Do this:
Repeat exactly, please, the lines that begin at the start of the listing and end at the line holding "return material, nodes, material.node_tree.links, shader".

Dataset extract:

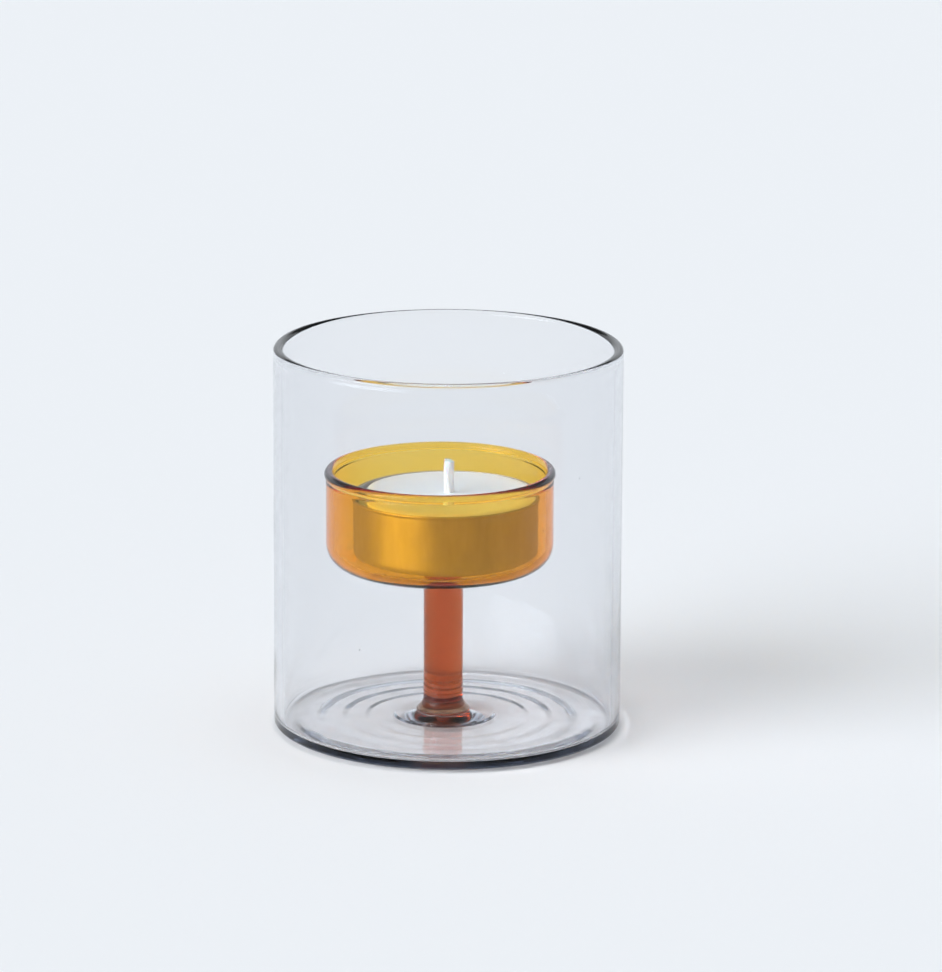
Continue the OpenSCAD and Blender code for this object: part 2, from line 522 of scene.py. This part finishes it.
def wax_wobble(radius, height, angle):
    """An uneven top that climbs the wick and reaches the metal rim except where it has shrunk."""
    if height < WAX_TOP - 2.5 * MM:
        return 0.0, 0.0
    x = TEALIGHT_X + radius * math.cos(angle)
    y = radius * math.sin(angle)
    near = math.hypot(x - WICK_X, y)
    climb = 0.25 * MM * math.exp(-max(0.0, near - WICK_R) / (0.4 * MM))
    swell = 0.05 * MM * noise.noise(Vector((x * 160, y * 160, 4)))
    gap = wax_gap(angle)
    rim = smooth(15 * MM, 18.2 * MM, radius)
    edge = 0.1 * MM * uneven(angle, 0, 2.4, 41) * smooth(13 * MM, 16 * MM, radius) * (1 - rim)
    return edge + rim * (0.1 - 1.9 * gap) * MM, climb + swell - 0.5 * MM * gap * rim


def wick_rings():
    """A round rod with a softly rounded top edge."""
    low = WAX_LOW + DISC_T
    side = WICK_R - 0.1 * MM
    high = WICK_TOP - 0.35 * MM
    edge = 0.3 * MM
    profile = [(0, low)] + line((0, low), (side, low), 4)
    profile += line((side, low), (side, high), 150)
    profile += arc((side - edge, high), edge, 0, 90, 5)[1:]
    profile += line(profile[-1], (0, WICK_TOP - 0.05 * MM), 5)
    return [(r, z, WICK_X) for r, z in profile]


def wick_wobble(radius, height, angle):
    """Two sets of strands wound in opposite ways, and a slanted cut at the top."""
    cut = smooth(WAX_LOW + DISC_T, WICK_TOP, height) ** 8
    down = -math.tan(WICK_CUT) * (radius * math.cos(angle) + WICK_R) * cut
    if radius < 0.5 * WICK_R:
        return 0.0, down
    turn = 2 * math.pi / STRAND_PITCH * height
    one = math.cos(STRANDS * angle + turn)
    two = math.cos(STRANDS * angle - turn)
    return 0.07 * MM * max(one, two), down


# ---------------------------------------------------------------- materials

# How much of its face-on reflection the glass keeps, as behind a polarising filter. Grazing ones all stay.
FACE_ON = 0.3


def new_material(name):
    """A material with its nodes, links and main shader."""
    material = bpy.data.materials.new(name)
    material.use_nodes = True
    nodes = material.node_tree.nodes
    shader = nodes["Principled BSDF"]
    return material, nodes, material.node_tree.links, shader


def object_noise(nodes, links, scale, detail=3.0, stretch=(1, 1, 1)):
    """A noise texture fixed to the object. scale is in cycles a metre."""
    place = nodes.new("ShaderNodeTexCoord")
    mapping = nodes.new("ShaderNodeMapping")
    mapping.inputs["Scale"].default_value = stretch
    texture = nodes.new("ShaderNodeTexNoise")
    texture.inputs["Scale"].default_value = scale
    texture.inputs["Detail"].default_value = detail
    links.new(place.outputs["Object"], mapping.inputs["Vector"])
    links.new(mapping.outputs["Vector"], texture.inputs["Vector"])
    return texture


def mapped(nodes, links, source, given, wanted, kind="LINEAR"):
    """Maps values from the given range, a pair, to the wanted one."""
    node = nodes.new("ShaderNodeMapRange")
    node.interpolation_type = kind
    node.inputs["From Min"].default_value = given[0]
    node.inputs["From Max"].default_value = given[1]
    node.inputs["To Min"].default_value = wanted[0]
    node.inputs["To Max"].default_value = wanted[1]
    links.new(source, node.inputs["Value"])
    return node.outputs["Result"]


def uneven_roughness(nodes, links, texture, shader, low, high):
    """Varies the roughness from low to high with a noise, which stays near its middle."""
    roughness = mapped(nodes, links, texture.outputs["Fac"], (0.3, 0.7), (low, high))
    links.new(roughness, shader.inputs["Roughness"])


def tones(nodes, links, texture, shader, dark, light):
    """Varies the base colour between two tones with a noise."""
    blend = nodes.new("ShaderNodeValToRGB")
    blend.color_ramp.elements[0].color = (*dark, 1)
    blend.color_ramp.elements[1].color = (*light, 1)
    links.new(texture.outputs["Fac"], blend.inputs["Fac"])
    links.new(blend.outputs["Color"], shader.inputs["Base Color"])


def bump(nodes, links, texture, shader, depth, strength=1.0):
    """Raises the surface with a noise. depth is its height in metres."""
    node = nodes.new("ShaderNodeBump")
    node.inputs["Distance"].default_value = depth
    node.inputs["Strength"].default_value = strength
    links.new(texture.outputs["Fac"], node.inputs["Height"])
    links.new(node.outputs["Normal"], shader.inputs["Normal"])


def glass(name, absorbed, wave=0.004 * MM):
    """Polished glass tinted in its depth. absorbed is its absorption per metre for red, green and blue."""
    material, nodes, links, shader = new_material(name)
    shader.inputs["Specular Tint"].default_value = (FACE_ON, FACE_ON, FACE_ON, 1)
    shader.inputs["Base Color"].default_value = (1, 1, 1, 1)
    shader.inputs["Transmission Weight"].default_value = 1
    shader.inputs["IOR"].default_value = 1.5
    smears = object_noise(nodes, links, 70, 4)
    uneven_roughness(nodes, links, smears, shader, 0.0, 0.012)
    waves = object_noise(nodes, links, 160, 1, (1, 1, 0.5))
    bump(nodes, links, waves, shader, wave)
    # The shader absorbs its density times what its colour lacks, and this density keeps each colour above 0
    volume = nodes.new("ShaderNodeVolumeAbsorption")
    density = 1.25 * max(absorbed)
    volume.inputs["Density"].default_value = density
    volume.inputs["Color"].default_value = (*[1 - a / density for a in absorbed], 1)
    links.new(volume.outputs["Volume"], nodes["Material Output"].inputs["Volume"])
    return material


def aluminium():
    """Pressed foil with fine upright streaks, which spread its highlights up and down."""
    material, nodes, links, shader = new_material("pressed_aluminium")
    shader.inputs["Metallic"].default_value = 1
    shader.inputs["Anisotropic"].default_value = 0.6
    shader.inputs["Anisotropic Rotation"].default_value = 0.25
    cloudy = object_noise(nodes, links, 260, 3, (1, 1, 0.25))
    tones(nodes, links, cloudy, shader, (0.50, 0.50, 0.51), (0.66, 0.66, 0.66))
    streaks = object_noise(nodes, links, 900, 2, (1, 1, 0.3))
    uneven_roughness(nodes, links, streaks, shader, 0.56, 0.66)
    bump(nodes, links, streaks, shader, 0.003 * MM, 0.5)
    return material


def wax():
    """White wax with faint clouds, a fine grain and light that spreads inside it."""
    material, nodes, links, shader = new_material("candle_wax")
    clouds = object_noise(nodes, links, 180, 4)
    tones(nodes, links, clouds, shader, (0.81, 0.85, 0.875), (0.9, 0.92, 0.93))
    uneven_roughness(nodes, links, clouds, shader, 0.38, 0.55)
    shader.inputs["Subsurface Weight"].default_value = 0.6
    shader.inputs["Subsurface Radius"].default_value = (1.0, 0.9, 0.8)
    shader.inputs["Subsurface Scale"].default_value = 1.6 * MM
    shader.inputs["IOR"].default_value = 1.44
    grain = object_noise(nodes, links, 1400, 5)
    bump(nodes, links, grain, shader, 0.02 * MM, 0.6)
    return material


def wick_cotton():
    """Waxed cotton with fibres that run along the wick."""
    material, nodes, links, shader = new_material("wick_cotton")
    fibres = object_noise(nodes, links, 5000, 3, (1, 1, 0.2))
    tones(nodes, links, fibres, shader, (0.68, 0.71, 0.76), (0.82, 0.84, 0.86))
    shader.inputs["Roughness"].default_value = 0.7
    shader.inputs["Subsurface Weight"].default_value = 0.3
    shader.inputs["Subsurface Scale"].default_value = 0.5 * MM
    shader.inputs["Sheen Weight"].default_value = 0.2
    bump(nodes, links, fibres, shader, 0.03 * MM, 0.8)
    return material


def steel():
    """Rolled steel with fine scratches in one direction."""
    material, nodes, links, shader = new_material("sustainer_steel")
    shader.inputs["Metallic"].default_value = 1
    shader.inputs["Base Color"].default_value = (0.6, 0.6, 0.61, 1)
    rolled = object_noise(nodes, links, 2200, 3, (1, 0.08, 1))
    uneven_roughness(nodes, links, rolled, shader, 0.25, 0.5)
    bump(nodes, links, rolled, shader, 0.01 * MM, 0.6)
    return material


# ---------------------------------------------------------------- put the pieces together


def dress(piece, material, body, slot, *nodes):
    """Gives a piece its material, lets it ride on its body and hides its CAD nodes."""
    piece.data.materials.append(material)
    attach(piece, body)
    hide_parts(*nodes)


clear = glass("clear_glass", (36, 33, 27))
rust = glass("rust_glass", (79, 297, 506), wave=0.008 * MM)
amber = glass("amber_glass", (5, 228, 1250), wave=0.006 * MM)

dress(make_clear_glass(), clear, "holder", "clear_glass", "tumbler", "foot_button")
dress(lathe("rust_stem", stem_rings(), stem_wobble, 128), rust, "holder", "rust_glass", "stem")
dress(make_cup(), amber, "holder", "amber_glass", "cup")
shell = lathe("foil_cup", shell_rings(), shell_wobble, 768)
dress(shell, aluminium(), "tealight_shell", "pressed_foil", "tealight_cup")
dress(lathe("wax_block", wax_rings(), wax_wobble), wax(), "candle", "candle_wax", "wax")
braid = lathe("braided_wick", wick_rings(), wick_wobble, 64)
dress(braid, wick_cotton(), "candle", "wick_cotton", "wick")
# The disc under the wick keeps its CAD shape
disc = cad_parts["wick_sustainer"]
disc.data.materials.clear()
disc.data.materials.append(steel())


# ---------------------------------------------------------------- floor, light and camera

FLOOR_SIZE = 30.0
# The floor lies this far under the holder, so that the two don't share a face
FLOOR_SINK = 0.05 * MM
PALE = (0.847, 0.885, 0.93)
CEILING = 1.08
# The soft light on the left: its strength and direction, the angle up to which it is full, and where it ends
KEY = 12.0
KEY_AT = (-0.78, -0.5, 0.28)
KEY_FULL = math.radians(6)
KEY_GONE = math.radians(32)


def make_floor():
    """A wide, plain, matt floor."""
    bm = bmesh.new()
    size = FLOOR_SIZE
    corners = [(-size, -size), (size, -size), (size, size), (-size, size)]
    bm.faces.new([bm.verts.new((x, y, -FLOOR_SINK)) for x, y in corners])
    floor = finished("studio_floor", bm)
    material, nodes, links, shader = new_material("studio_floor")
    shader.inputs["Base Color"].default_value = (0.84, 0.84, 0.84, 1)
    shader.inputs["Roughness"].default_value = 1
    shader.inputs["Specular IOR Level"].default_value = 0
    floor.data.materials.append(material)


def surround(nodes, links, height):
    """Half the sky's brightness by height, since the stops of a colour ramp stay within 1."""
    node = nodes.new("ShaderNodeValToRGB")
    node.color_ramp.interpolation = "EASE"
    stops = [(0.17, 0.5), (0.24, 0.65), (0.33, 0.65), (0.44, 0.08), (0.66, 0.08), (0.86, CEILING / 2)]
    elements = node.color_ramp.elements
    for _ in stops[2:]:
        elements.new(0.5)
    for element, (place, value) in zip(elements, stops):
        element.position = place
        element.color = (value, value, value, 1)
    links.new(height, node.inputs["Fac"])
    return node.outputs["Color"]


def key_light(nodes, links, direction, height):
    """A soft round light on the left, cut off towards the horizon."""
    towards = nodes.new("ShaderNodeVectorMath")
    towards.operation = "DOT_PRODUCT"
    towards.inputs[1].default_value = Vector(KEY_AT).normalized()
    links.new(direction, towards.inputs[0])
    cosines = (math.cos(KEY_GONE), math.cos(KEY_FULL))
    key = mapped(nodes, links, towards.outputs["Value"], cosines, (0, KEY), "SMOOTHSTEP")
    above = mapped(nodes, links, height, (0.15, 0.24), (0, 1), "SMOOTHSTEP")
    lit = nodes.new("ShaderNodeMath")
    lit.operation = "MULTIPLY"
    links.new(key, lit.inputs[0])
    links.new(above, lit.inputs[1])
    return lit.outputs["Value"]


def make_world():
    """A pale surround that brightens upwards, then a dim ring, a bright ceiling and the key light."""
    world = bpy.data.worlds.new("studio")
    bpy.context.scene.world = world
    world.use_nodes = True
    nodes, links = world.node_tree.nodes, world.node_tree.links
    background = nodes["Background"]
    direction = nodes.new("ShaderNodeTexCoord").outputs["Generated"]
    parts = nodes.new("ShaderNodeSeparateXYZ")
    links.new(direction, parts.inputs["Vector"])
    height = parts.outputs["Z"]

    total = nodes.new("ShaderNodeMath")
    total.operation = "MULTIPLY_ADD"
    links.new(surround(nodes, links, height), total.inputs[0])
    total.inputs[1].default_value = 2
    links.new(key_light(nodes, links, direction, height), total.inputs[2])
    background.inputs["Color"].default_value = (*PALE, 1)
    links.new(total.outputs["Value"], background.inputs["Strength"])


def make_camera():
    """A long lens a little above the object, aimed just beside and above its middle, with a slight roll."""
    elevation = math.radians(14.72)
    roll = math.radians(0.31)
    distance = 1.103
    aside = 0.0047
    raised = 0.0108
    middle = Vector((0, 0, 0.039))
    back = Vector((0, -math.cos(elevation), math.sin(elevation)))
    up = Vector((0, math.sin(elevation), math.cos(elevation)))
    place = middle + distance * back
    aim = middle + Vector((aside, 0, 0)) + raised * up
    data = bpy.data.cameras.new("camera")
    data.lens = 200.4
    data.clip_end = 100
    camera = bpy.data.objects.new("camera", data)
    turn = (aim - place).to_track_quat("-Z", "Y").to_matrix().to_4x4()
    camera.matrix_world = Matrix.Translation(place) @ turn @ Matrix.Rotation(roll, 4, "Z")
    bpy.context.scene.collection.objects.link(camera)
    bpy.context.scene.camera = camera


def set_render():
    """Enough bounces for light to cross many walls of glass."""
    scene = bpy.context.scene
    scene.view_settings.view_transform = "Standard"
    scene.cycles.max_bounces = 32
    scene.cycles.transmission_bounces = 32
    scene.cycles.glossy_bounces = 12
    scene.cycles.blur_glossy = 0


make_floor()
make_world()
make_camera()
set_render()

Answer:
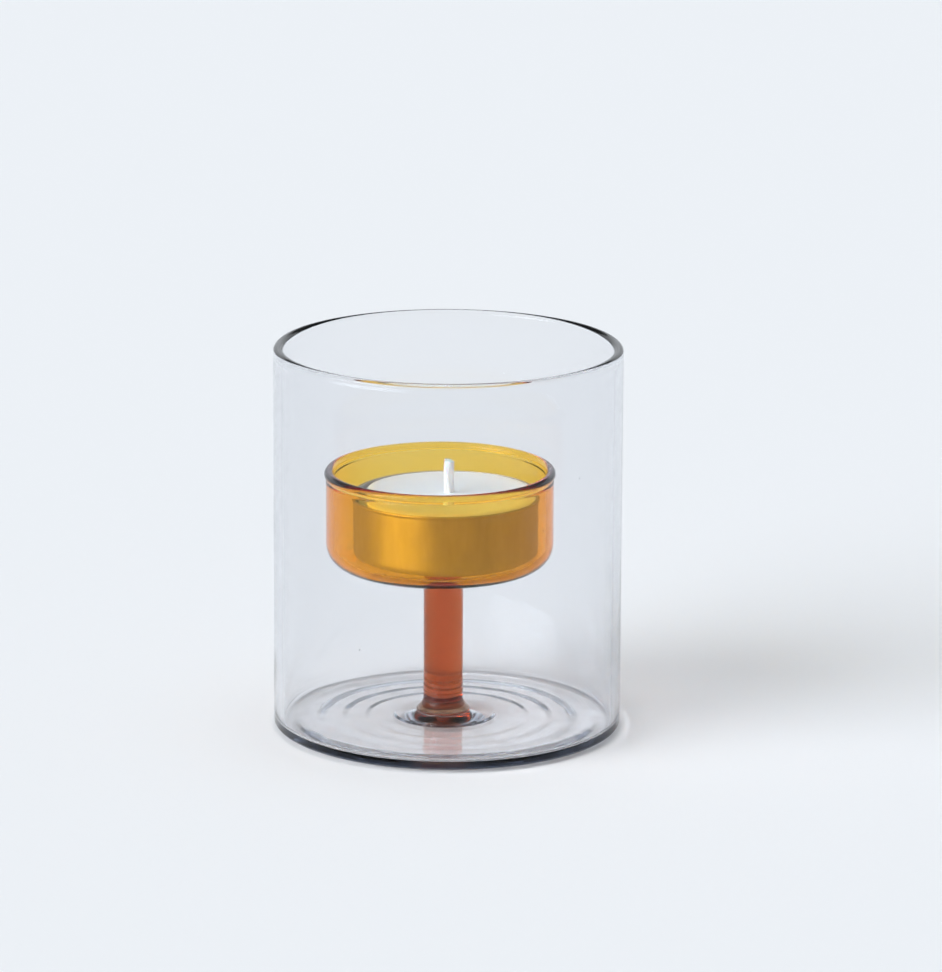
Continue the OpenSCAD and Blender code for this object: part 2, from line 522 of scene.py. This part finishes it.
def wax_wobble(radius, height, angle):
    """An uneven top that climbs the wick and reaches the metal rim except where it has shrunk."""
    if height < WAX_TOP - 2.5 * MM:
        return 0.0, 0.0
    x = TEALIGHT_X + radius * math.cos(angle)
    y = radius * math.sin(angle)
    near = math.hypot(x - WICK_X, y)
    climb = 0.25 * MM * math.exp(-max(0.0, near - WICK_R) / (0.4 * MM))
    swell = 0.05 * MM * noise.noise(Vector((x * 160, y * 160, 4)))
    gap = wax_gap(angle)
    rim = smooth(15 * MM, 18.2 * MM, radius)
    edge = 0.1 * MM * uneven(angle, 0, 2.4, 41) * smooth(13 * MM, 16 * MM, radius) * (1 - rim)
    return edge + rim * (0.1 - 1.9 * gap) * MM, climb + swell - 0.5 * MM * gap * rim


def wick_rings():
    """A round rod with a softly rounded top edge."""
    low = WAX_LOW + DISC_T
    side = WICK_R - 0.1 * MM
    high = WICK_TOP - 0.35 * MM
    edge = 0.3 * MM
    profile = [(0, low)] + line((0, low), (side, low), 4)
    profile += line((side, low), (side, high), 150)
    profile += arc((side - edge, high), edge, 0, 90, 5)[1:]
    profile += line(profile[-1], (0, WICK_TOP - 0.05 * MM), 5)
    return [(r, z, WICK_X) for r, z in profile]


def wick_wobble(radius, height, angle):
    """Two sets of strands wound in opposite ways, and a slanted cut at the top."""
    cut = smooth(WAX_LOW + DISC_T, WICK_TOP, height) ** 8
    down = -math.tan(WICK_CUT) * (radius * math.cos(angle) + WICK_R) * cut
    if radius < 0.5 * WICK_R:
        return 0.0, down
    turn = 2 * math.pi / STRAND_PITCH * height
    one = math.cos(STRANDS * angle + turn)
    two = math.cos(STRANDS * angle - turn)
    return 0.07 * MM * max(one, two), down


# ---------------------------------------------------------------- materials

# How much of its face-on reflection the glass keeps, as behind a polarising filter. Grazing ones all stay.
FACE_ON = 0.3


def new_material(name):
    """A material with its nodes, links and main shader."""
    material = bpy.data.materials.new(name)
    material.use_nodes = True
    nodes = material.node_tree.nodes
    shader = nodes["Principled BSDF"]
    return material, nodes, material.node_tree.links, shader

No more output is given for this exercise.